As I walk to the Peace Dome for the morning gathering, I rub my thumb with my left hand. I've had many experiences of healing these kinds of things. I'm particularly good with burns. The poison is radiating, I can feel the skin hardening all the way to the fingernail and down into the thumb joint. I focus my mind, surrendering my will to Spirit's, activating the healing power within, in the way I have done for years.
All of these thoughts create an arc to the first day of the year.
Dad Daniel, son Hezekiah, and I had traveled to Chillicothe, most of the morning. Leaving town only a couple hours after the vigil ended, meant very little sleep, but I was intent on supporting because the family Christmas gathering is so important to Daniel. We returned in the evening arriving around 8:30 pm.
It was such a strange thing what happened next. It is one of those "God, what did I do that for?!" and "Why over that of all things?" kind of moments. And of course, the granddaddy of persecutors, "Oh, man I really wish I hadn't done that." Problem is if I'm asking these questions, it's too late for confession to do the miraculous healing of avoiding the mishap altogether. You have done it and the results are looking you in the face like those glowing plus signs on a pregnancy test. It's heaven sent when you are ready to bring children into the world. When you aren't, it's something altogether different. When the mishap has manifested, what remains is facing one's capacity for repentance.
I've had my share of missed happenings, where the universe is asking, Just how good are you at changing? I've learned to identify the places that need changing. I ask myself, "What can I do to make a difference here?" or "How can I adjust to improve this situation?" A daily meditator for most of my life, I can watch the thoughts arise from within me when I know I've gotten myself into trouble. I respond to them, one at a time, which requires me to both observe the thoughts and to slow them, similar to how you might slow the action on a movie. This power of velocity control cools the head, and I can more clearly see. As a result, each experience has been different because I am willing to change.

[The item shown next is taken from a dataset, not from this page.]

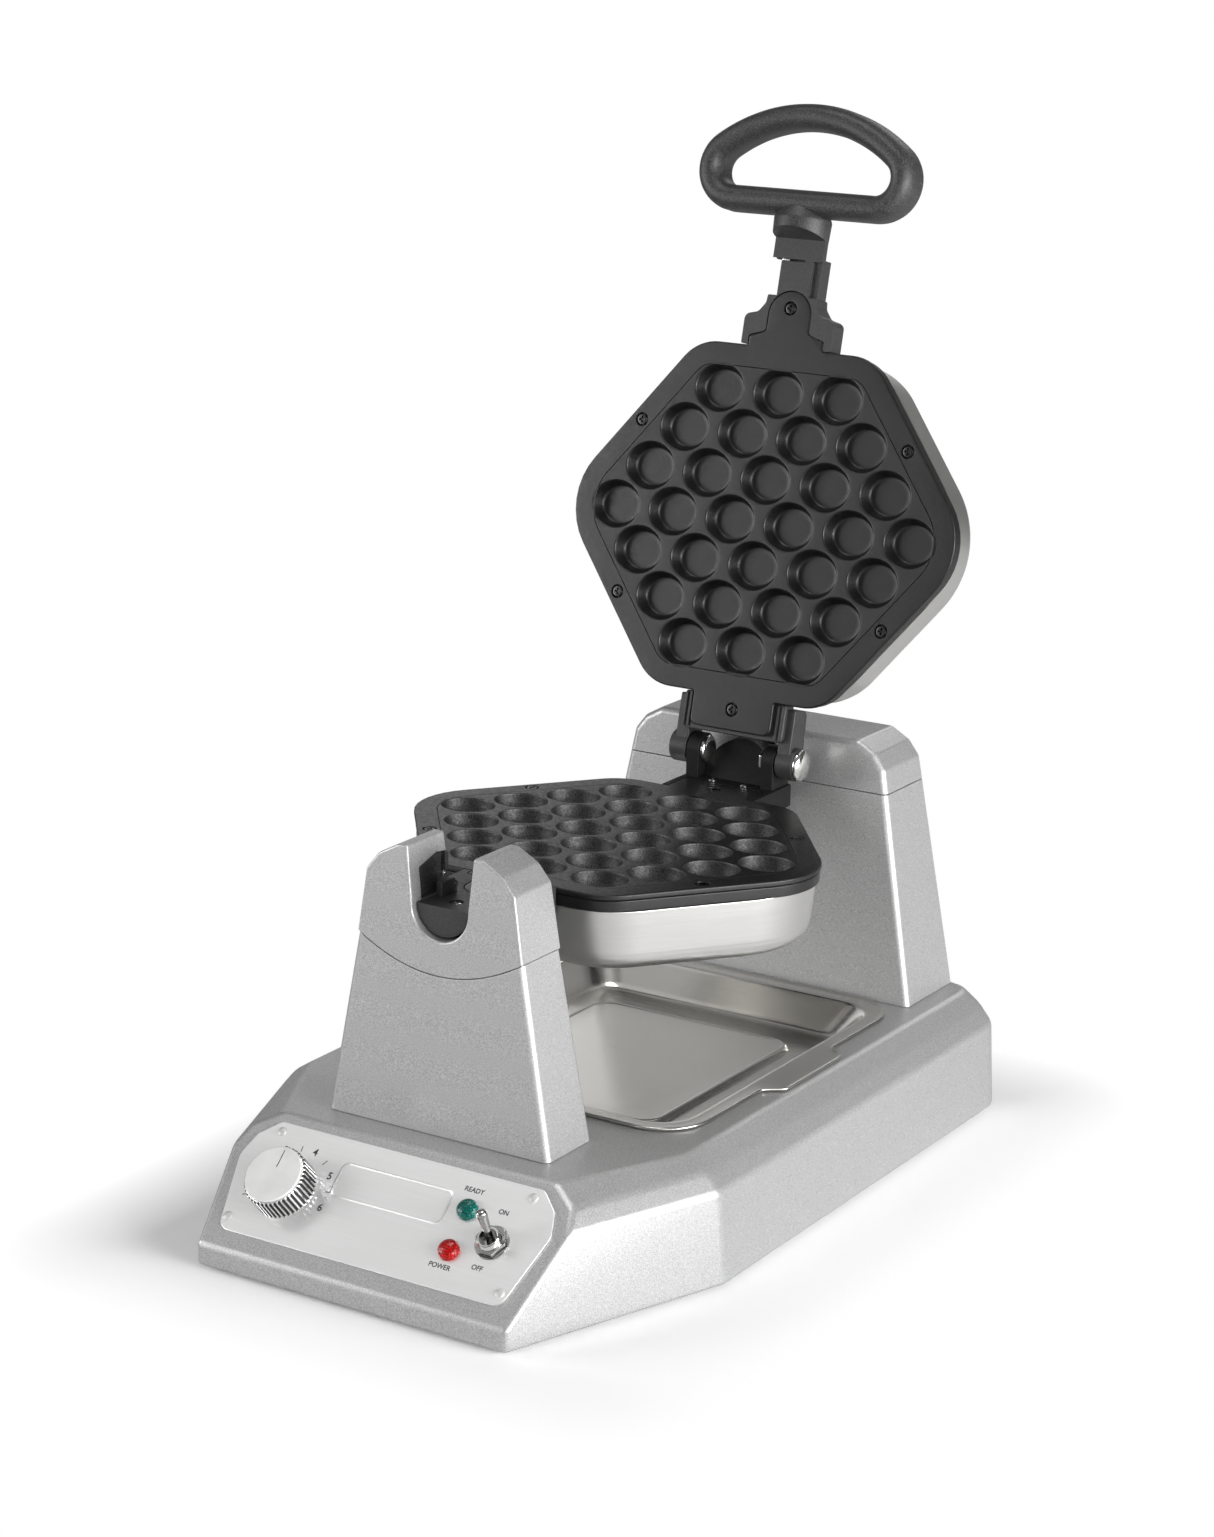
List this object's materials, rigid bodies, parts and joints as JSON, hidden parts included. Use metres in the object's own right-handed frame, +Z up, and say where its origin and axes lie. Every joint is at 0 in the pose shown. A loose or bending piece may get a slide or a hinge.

This is why Wanda's sting took me back to what happened the first day of the year. When we arrived, I was tired in every way possible. I was mentally and emotionally tired from the visiting, physically tired from lack of sleep the previous three days, and spiritually weary from the contrast between a 24-hour peace vigil and normal, everyday human commerce. I was ready to get some rest.
I walked into our son's bedroom to find no sheets on his bed. This state of affairs hit me "the wrong way". Kie was 15. He knows how to put sheets on his bed. He has great eyesight, so he can see when that's needed as well. My frustration rising on a tide of emotion was a carry-over from too many conversations about rest, sleep, preparing a space, cleanliness, and all other purposes for changing bed linen. "I am so not being heard!" I thought, my mother-ego kicking up with resentment. My tiredness drained me of generosity. I didn't have any reserves for the act of service I felt called upon to perform. "Do you want to cry or just get mad?" I heard my typical female programming turn on.
Shaking it off, I looked around his room for the clean sheets that belong on his bed. They were nowhere in sight. Nor were they in the bathroom linen closet. I asked Daniel if he'd seen the sheets and his seeming disinterest raised the fire again. "Why do I always have to be the one to keep up with everyone else's stuff?"
I thought about changing the direction of the thought, holding Hezekiah or Daniel accountable, "Would you…." I started to ask, reflected on the fairness of the question that seemed to have no real answer in the present moment, and decided to drop it and, in Little Red Hen fashion, just do the chore myself.
Exhaling an expletive under my breath, I flew down the hall and out the front door. I was headed to the linen closet next door and I landed, quite literally on the side of my left foot. The stoop drops a foot, four inches more than the average stair step. Doesn't sound like much but when all my weight came down on my left foot it slipped off the new welcome mat, twisted down and outward. I took in a sharp breath. The pain was immediate.
"Oh my," I thought. "I'm in trouble with this one." I've had flexible ankles all my life. I've often twisted them a bit with no real injury. This was different.